<<<<
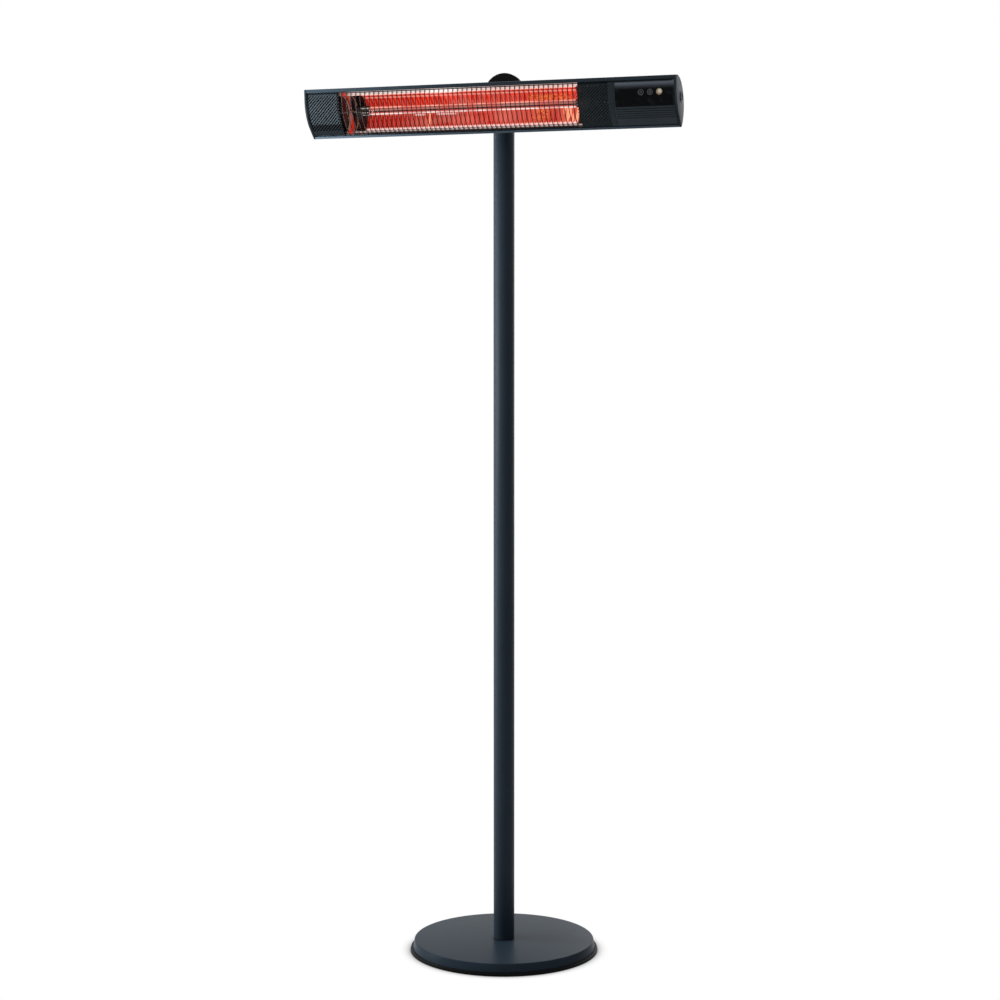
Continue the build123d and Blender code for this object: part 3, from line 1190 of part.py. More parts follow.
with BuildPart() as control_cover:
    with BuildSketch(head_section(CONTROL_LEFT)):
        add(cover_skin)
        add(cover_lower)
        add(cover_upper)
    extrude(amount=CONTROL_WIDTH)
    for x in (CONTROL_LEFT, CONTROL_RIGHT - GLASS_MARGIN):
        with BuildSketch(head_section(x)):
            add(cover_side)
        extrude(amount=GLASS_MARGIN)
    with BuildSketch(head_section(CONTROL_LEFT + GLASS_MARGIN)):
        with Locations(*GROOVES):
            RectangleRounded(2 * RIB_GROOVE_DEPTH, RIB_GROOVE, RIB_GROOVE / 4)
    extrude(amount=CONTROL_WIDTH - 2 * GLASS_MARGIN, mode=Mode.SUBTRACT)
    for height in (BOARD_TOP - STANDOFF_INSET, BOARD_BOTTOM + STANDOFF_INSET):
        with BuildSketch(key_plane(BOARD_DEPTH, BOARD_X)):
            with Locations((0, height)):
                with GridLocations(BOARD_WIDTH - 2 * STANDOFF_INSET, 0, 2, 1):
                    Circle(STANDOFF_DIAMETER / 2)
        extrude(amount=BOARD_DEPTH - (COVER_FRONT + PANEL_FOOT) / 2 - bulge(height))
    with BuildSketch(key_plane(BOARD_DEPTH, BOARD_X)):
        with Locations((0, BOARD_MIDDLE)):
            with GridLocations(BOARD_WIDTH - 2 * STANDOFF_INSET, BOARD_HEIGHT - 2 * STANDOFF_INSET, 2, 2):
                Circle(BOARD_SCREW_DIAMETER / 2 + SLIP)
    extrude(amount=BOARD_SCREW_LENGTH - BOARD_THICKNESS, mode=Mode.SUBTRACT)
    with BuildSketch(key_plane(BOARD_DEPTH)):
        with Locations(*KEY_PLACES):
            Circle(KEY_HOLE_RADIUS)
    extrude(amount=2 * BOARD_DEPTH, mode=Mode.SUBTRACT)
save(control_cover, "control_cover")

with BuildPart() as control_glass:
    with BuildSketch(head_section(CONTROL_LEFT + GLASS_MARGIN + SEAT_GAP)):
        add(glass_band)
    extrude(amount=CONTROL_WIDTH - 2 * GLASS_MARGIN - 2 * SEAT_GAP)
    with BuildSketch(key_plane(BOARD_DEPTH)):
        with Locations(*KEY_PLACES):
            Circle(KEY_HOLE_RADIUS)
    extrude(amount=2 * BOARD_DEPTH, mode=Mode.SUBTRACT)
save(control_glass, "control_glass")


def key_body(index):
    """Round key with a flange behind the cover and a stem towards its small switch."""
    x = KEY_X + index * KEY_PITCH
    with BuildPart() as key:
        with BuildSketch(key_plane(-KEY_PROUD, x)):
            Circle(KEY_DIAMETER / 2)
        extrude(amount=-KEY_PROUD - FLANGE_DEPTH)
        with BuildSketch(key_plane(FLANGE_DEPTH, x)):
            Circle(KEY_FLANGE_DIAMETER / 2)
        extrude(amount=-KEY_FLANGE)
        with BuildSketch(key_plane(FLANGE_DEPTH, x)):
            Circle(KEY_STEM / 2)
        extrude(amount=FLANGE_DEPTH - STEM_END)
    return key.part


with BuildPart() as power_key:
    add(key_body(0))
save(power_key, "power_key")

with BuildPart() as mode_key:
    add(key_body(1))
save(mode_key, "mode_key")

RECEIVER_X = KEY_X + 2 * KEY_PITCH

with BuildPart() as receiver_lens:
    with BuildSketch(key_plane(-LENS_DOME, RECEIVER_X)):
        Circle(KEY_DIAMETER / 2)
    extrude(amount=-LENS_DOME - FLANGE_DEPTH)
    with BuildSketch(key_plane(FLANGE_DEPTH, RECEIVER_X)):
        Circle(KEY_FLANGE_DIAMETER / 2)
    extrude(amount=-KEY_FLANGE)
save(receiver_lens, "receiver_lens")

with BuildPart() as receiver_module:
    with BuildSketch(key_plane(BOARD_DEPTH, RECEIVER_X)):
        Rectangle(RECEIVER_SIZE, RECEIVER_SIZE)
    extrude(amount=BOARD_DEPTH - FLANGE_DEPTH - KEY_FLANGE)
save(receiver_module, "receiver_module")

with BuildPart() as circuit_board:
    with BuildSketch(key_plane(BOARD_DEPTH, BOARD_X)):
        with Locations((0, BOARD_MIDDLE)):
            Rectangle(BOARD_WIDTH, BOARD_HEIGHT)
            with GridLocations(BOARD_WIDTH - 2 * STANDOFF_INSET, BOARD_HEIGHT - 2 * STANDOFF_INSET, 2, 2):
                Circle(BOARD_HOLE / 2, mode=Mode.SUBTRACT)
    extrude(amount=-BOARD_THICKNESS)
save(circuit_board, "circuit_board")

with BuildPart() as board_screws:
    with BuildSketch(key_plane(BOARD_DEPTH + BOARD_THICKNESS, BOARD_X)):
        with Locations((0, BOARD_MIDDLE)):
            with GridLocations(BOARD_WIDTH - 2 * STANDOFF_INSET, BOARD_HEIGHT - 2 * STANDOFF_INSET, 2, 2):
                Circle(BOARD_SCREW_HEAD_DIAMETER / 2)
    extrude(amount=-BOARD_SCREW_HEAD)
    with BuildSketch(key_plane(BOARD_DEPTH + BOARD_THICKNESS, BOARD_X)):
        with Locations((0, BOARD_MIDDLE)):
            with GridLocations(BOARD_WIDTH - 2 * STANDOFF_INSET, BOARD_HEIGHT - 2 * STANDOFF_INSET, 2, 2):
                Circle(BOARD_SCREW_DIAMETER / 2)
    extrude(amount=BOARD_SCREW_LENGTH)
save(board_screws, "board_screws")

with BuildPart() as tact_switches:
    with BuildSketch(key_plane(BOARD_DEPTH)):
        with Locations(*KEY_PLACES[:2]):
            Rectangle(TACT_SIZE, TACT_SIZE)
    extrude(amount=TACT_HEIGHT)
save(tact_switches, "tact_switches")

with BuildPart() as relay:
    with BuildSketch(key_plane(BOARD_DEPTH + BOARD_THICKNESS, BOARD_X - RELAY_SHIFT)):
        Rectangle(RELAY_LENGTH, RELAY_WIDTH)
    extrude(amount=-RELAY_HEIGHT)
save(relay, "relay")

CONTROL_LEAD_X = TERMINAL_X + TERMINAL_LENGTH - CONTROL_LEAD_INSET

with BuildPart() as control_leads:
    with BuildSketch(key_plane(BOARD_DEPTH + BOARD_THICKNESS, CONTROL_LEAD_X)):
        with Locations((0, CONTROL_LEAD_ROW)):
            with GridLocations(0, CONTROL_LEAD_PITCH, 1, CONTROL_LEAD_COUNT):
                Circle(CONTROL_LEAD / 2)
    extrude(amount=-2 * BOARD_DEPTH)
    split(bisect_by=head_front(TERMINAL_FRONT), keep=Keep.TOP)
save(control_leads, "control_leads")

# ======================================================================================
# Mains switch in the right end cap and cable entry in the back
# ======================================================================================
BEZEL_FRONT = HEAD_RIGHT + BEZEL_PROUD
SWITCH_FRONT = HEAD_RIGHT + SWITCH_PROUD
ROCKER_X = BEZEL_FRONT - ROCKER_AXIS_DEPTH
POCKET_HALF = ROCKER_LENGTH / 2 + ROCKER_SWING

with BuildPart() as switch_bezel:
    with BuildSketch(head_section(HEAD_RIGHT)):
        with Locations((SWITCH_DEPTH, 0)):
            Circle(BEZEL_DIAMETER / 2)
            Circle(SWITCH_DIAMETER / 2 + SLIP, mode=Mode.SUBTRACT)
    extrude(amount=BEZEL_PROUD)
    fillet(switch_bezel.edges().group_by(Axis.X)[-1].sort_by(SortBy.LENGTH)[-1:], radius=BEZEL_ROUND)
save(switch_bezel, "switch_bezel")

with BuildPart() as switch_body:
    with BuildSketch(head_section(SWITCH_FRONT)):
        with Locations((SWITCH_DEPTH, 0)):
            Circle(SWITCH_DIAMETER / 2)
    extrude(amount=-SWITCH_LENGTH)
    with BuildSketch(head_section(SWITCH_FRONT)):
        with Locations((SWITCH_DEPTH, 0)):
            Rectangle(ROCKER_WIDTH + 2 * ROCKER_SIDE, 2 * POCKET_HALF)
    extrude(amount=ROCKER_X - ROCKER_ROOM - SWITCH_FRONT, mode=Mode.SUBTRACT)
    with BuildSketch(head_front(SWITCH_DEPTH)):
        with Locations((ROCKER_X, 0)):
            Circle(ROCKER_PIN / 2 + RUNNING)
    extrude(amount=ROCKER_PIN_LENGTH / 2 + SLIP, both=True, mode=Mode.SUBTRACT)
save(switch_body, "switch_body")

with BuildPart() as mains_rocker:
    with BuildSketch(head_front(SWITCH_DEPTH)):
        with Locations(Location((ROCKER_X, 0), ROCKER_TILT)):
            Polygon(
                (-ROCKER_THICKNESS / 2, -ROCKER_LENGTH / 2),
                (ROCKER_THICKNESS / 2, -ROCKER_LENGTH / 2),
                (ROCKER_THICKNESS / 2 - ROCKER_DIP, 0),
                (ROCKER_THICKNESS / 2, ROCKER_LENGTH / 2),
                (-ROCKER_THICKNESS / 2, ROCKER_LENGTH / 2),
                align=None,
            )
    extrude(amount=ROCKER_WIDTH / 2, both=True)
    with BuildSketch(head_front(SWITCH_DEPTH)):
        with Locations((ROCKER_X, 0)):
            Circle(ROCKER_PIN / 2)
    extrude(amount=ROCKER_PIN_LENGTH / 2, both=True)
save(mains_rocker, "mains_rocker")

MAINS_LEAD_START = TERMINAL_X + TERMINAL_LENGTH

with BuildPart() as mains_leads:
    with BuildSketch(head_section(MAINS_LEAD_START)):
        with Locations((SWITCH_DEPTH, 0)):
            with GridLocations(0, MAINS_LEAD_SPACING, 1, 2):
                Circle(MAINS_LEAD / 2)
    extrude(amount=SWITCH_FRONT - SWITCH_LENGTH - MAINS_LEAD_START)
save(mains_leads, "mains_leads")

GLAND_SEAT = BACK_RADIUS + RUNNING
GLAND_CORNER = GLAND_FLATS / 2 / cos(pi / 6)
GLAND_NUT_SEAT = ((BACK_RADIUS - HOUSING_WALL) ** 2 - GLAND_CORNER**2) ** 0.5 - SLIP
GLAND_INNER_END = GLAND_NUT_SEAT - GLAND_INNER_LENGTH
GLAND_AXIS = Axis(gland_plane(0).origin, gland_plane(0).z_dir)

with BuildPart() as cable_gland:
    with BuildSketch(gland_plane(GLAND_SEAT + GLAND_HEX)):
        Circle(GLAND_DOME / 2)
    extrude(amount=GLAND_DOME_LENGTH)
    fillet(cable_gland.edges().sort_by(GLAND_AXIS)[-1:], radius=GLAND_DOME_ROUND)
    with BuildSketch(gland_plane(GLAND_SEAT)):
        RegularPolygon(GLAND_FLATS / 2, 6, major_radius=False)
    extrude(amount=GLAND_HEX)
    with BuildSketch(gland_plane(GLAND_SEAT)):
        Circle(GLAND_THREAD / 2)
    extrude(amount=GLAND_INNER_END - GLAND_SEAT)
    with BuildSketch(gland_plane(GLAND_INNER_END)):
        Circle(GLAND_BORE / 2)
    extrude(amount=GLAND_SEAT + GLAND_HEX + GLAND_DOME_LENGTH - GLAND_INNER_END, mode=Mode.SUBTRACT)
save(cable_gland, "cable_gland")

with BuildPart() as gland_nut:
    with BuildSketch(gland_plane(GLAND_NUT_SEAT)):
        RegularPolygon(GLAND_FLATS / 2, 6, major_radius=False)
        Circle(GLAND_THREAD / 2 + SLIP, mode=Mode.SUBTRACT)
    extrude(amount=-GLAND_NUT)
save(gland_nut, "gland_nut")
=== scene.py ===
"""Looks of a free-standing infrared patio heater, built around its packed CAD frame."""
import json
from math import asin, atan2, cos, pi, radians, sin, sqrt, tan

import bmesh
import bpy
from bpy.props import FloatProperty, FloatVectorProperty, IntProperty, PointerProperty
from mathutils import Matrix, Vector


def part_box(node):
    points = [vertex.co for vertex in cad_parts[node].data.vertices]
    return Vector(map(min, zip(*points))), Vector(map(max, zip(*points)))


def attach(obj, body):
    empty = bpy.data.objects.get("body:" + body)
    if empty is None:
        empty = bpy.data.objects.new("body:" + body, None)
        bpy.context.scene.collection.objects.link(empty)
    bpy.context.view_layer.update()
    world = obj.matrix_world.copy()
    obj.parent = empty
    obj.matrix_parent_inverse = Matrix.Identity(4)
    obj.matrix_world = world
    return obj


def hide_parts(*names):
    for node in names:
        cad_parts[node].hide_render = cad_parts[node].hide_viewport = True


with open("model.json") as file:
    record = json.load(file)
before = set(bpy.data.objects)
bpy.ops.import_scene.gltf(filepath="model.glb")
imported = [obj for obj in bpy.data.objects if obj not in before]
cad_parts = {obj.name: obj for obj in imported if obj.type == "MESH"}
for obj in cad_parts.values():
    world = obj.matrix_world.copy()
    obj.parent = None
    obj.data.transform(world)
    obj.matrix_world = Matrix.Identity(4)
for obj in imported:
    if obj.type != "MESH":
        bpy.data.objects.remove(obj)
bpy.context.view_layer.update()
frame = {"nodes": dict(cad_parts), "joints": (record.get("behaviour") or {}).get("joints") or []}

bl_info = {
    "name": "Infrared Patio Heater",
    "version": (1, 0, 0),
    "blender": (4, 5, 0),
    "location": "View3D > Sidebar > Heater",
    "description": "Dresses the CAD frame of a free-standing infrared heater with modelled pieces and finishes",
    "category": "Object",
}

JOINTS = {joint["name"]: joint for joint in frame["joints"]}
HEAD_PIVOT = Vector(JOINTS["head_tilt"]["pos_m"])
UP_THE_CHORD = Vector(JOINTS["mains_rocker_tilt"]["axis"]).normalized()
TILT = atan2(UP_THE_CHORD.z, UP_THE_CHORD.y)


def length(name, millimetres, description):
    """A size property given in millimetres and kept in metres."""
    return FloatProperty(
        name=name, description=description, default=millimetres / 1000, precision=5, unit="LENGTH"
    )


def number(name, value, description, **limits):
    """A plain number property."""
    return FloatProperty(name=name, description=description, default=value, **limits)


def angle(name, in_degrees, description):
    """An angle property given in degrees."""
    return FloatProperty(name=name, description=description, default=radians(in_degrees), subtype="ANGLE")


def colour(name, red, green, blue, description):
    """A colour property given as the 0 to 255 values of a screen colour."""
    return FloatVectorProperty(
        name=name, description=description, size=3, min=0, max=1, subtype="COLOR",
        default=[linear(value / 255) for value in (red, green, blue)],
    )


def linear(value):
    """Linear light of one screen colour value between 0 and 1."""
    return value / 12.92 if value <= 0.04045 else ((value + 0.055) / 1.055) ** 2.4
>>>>
Output the section opening with the line that has "points = [vertex.co" and closing with the line that has "cad_parts[node].hide_render = cad_parts[node].hide_viewport". Keep both end lines and leave out the rest.

→ **The output**:
    points = [vertex.co for vertex in cad_parts[node].data.vertices]
    return Vector(map(min, zip(*points))), Vector(map(max, zip(*points)))


def attach(obj, body):
    empty = bpy.data.objects.get("body:" + body)
    if empty is None:
        empty = bpy.data.objects.new("body:" + body, None)
        bpy.context.scene.collection.objects.link(empty)
    bpy.context.view_layer.update()
    world = obj.matrix_world.copy()
    obj.parent = empty
    obj.matrix_parent_inverse = Matrix.Identity(4)
    obj.matrix_world = world
    return obj


def hide_parts(*names):
    for node in names:
        cad_parts[node].hide_render = cad_parts[node].hide_viewport = True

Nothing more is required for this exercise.